===== Data section =====

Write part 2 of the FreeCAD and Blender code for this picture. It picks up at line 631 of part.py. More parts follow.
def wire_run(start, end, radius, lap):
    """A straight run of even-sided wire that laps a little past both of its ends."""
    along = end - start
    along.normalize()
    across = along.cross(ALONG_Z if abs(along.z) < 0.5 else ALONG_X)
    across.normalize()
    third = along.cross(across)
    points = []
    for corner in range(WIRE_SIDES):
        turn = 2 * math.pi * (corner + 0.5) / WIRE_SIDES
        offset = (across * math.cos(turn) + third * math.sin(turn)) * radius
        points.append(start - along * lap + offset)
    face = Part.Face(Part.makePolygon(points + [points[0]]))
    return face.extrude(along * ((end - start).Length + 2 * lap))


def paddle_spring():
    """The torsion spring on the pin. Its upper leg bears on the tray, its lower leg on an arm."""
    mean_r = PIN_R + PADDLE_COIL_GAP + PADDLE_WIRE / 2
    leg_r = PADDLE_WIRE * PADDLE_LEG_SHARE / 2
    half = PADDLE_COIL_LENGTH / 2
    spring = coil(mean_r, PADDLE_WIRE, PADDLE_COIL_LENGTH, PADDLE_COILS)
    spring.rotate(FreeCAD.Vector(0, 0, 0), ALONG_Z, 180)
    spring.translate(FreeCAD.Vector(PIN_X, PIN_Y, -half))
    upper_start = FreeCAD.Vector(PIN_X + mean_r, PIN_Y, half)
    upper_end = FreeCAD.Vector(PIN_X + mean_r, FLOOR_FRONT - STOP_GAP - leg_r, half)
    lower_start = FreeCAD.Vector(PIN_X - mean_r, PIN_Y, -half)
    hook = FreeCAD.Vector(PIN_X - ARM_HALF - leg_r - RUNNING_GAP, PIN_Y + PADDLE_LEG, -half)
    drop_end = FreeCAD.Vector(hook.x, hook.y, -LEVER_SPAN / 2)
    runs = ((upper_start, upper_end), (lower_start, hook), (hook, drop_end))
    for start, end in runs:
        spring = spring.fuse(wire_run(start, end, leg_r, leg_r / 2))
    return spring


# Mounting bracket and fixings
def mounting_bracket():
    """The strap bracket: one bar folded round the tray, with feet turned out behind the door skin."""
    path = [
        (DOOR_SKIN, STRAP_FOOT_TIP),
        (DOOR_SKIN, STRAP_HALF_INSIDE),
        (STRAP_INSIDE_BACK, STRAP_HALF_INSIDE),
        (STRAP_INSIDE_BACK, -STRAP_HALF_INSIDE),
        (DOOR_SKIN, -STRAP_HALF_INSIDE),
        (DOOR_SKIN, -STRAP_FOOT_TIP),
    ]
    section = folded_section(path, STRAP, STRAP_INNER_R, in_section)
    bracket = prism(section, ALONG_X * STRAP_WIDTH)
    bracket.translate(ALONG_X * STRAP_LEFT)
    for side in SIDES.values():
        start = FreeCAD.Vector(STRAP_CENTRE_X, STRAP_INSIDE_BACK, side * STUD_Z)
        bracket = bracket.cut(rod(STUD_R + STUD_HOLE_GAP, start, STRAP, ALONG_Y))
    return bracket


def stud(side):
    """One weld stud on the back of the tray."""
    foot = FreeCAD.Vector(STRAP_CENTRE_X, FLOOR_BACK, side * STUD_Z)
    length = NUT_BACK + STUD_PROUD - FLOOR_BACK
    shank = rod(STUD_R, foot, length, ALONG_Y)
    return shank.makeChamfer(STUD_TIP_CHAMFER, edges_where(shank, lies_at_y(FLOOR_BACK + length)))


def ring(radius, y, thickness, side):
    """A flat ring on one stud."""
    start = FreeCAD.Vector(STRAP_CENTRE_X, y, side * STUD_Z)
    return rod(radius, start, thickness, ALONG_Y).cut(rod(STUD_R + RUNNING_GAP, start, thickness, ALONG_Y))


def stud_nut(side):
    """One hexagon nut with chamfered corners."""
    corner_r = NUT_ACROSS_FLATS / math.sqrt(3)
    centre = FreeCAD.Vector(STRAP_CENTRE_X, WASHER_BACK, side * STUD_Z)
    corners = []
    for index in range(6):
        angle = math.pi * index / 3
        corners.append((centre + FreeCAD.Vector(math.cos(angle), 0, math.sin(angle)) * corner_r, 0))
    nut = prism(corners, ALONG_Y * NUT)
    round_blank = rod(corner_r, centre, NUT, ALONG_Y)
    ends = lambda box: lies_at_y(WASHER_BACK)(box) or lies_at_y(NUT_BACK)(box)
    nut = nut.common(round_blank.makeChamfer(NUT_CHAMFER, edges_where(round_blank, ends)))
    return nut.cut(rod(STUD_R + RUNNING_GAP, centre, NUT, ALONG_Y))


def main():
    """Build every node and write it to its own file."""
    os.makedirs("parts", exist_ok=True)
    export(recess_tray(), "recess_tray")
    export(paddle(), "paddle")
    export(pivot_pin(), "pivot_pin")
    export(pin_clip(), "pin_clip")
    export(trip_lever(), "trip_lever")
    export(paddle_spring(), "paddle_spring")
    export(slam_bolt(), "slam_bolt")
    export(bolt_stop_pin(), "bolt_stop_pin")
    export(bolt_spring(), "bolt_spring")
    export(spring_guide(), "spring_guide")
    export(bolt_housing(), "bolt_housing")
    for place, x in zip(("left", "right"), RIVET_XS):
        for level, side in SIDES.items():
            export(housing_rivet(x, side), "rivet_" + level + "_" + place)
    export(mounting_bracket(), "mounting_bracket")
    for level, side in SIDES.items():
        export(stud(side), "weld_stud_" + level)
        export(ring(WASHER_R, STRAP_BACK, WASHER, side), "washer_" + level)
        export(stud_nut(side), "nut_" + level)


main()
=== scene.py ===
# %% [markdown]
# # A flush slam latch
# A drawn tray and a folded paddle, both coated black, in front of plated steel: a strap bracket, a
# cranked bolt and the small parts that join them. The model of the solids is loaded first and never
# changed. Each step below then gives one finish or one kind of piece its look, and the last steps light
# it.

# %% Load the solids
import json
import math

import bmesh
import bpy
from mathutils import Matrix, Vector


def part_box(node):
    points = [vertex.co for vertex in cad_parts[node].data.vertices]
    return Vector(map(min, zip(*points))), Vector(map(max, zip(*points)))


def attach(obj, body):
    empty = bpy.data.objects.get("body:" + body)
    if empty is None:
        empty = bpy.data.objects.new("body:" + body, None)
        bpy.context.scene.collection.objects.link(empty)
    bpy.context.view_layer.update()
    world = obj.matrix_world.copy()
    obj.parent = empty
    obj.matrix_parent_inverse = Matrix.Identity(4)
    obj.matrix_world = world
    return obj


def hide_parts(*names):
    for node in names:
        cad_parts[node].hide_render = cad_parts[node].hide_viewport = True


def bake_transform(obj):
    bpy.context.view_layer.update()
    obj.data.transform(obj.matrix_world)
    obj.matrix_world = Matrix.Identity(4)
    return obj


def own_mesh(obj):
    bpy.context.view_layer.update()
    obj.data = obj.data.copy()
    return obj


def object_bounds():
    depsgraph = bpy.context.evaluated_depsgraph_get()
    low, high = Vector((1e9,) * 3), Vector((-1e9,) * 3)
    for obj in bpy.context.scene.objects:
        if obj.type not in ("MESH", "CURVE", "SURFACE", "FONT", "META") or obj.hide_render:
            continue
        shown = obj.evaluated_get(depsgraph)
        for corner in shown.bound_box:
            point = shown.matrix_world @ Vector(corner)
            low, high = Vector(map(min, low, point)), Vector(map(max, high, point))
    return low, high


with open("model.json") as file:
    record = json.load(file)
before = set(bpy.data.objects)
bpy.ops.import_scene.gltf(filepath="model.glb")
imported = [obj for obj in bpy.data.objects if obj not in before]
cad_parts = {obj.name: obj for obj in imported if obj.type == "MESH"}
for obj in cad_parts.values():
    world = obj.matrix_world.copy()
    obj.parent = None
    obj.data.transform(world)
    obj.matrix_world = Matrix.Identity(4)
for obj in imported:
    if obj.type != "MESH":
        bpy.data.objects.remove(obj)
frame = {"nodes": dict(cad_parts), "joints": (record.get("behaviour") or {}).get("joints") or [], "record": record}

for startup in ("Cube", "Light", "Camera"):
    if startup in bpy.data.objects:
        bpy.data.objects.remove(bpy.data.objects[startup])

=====

Your goal: Take the lines from the one containing "depsgraph = bpy.context.evaluated_depsgraph_get()" to the last line of the material above and write them out exactly.

Exercise answer:
    depsgraph = bpy.context.evaluated_depsgraph_get()
    low, high = Vector((1e9,) * 3), Vector((-1e9,) * 3)
    for obj in bpy.context.scene.objects:
        if obj.type not in ("MESH", "CURVE", "SURFACE", "FONT", "META") or obj.hide_render:
            continue
        shown = obj.evaluated_get(depsgraph)
        for corner in shown.bound_box:
            point = shown.matrix_world @ Vector(corner)
            low, high = Vector(map(min, low, point)), Vector(map(max, high, point))
    return low, high


with open("model.json") as file:
    record = json.load(file)
before = set(bpy.data.objects)
bpy.ops.import_scene.gltf(filepath="model.glb")
imported = [obj for obj in bpy.data.objects if obj not in before]
cad_parts = {obj.name: obj for obj in imported if obj.type == "MESH"}
for obj in cad_parts.values():
    world = obj.matrix_world.copy()
    obj.parent = None
    obj.data.transform(world)
    obj.matrix_world = Matrix.Identity(4)
for obj in imported:
    if obj.type != "MESH":
        bpy.data.objects.remove(obj)
frame = {"nodes": dict(cad_parts), "joints": (record.get("behaviour") or {}).get("joints") or [], "record": record}

for startup in ("Cube", "Light", "Camera"):
    if startup in bpy.data.objects:
        bpy.data.objects.remove(bpy.data.objects[startup])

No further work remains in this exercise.